In September 2016, at the José Finkel Trophy (short course), she broke the South American Record in the 400m freestyle, with a time of 4:03.68, and broke the Brazilian record in the 800m freestyle, with a time of 8:19.57.

At the 2016 FINA World Swimming Championships (25 m) in Windsor, Canada, she finished 11th in the 800 metre freestyle and 18th in the Women's 400 metre freestyle.

At the 2017 Summer Universiade, she finished 4th in the Women's 10 kilometre marathon, 6th in the Women's 1500 metre freestyle (breaking the Brazilian record, with a time of 16:22.48) and 8th in the Women's 4 x 200 metre freestyle relay.

At the 2017 World Aquatics Championships in Budapest, she finished 6th in the Open water swimming Team, and 12th in the Open water swimming Women's 10 km.

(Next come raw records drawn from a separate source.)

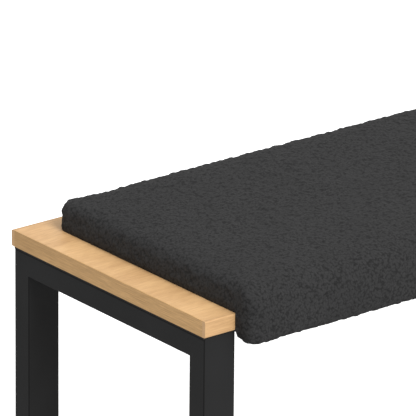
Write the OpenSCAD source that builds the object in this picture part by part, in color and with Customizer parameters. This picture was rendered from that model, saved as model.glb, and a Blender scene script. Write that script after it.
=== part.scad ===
// Entryway bench: a veneered board on two rectangular steel tube frames,
// with a soft seat pad that rolls over the board's front edge.
// X runs along the bench, the front faces -Y, Z is up and the floor is z = 0.

/* [Board] */
// Length of the board, end to end
board_len = 1000; // [800:10:1200]
// Depth of the board, front to back
board_depth = 330; // [300:5:400]
// Whole thickness of the board, with its veneers
board_t = 18; // [16:1:22]
// Height of the board's top face above the floor
board_top = 440; // [380:5:480]
// Thickness of each face veneer
veneer_t = 0.6; // [0.5:0.1:1]
// Depth of the solid wood lipping on the front and back edges
lipping_t = 5; // [3:0.5:8]
// Thickness of the band on each end
end_band_t = 1; // [0.8:0.1:2]
// Rounding of the lipping's outer long edges
lipping_r = 1.5; // [0.5:0.5:2.5]

/* [Frames] */
// Width of the tube, along the bench
tube_w = 40; // [30:1:50]
// Thickness of the tube, in the plane of the frame
tube_d = 25; // [20:1:30]
// Wall of every tube
tube_wall = 1.5; // [1.2:0.1:2]
// Outer corner radius of every tube
tube_r = 1.5; // [1:0.5:3]
// How far the frames stand in from the board's ends
frame_end_inset = 1.5; // [0:0.5:20]
// How far the frames stand in from the board's front and back
frame_side_inset = 3; // [0:0.5:20]
// Thickness of the mounting plate on top of each frame
plate_t = 3; // [2:0.5:3]
// How far the mounting plate reaches inwards past the tube
plate_reach = 32; // [28:1:45]

/* [Stretchers] */
// Side of the square stretcher tube
stretcher_w = 25; // [20:1:25]
// Distance from the board's front or back edge to the stretcher
stretcher_inset = 60; // [45:1:90]
// Thickness of the plates welded on the stretchers' ends
end_plate_t = 3; // [2:0.5:4]

/* [Seat pad] */
// Distance from the board's ends to the pad
pad_end_inset = 40.5; // [20:0.5:80]
// Distance from the board's back edge to the pad
pad_back_inset = 23.5; // [5:0.5:60]
// Height of the pad above the board
pad_h = 33; // [28:0.5:50]
// How far the front roll stands ahead of the board
roll_out = 28; // [23:0.5:35]
// How far the front roll hangs below the board's top face
roll_drop = 30; // [24:0.5:40]
// Radius of the roll's upper front edge
roll_top_r = 26; // [16:1:28]
// Radius of the roll's lower edges
roll_bottom_r = 11; // [6:0.5:11]
// Radius of the pad's upper back edge
pad_back_r = 8; // [6:0.5:20]
// Radius of the pad's corners, seen from above
pad_corner_r = 18; // [8:1:24]
// Thickness of the bouclé cover
cover_t = 3; // [2:0.5:4]
// Width of the cover's hem, turned under the pad
hem_w = 12; // [8:1:20]

/* [Feet] */
// Height of the frames above the floor, feet screwed right in
foot_h = 12; // [12:0.5:16]
// Diameter of the foot pads
foot_pad_d = 30; // [24:1:34]
// Diameter of the foot studs
stud_d = 8; // [6:1:8]

/* [Hidden] */

$fn = 48;
arc_steps = 10;
// Room round a piece that is pushed or laid in
slack = 0.3;
// Room round a thread
run_gap = 0.05;
// Room round a screw in its hole, and in a hole that clears it
screw_gap = 0.1;
clear_gap = 0.4;
// How far a cutting shape stands past what it cuts
past = 1;

// Places along Y: the whole bench, roll included, is centred on Y = 0
front_y = -(board_depth - roll_out) / 2;
back_y = front_y + board_depth;
board_bottom = board_top - board_t;
half_len = board_len / 2;
left = -1;
right = 1;

// Frames
frame_front_y = front_y + frame_side_inset;
frame_back_y = back_y - frame_side_inset;
frame_top = board_bottom - plate_t;
frame_depth = frame_back_y - frame_front_y;
frame_outer_x = half_len - frame_end_inset;
frame_inner_x = frame_outer_x - tube_w;
plate_inner_x = frame_inner_x - plate_reach;

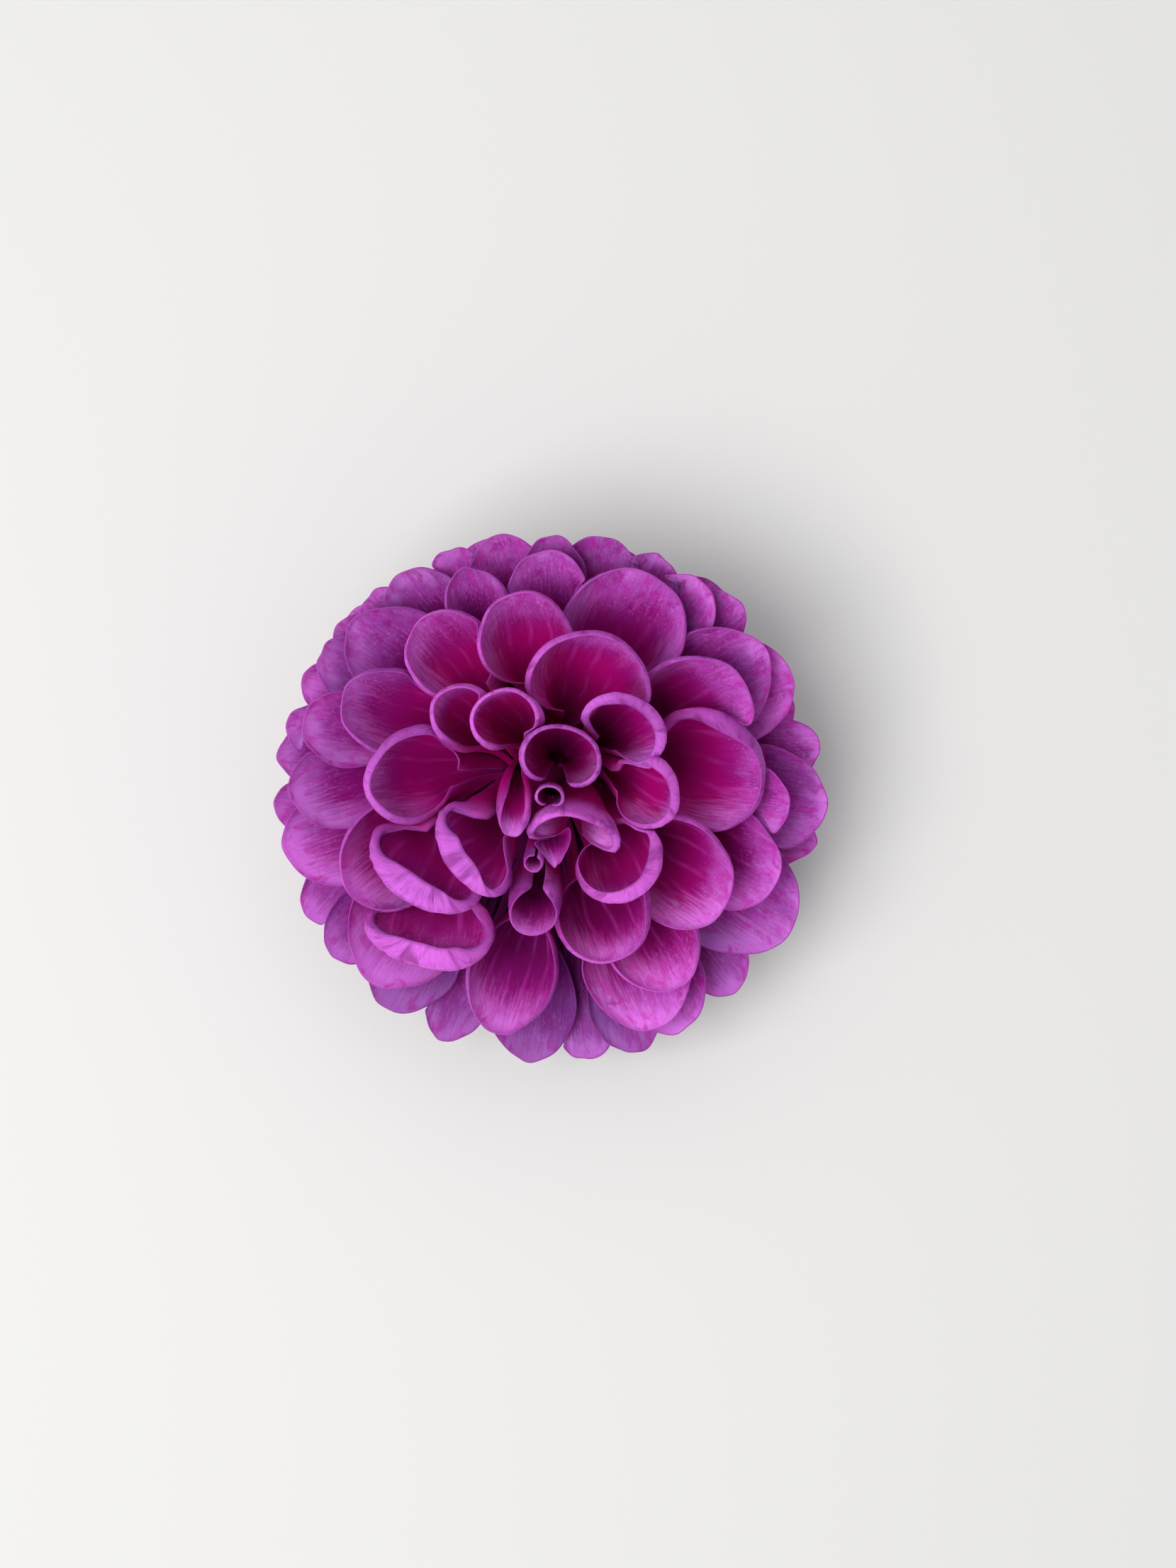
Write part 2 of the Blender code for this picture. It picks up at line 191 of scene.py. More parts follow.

At the 2018 Pan Pacific Swimming Championships in Tokyo, Japan, she finished 11th in the Women's 10 kilometre open water.

On 25 August 2016, at the José Finkel Trophy (short course), she broke the Brazilian Record in the 1500m freestyle, with a time of 16:03.29. She won the 2018 José Finkel Trophy in 1500 metres freestyle swimming format.

At the 2019 World Aquatics Championships in Gwangju, South Korea, she finished 4th in the Open water swimming Team, 12th in the Open water Women's 10 km, 21st in the Open water Women's 5 km, 19th in the Women's 800 metre freestyle and 20th in the Women's 1500 metre freestyle.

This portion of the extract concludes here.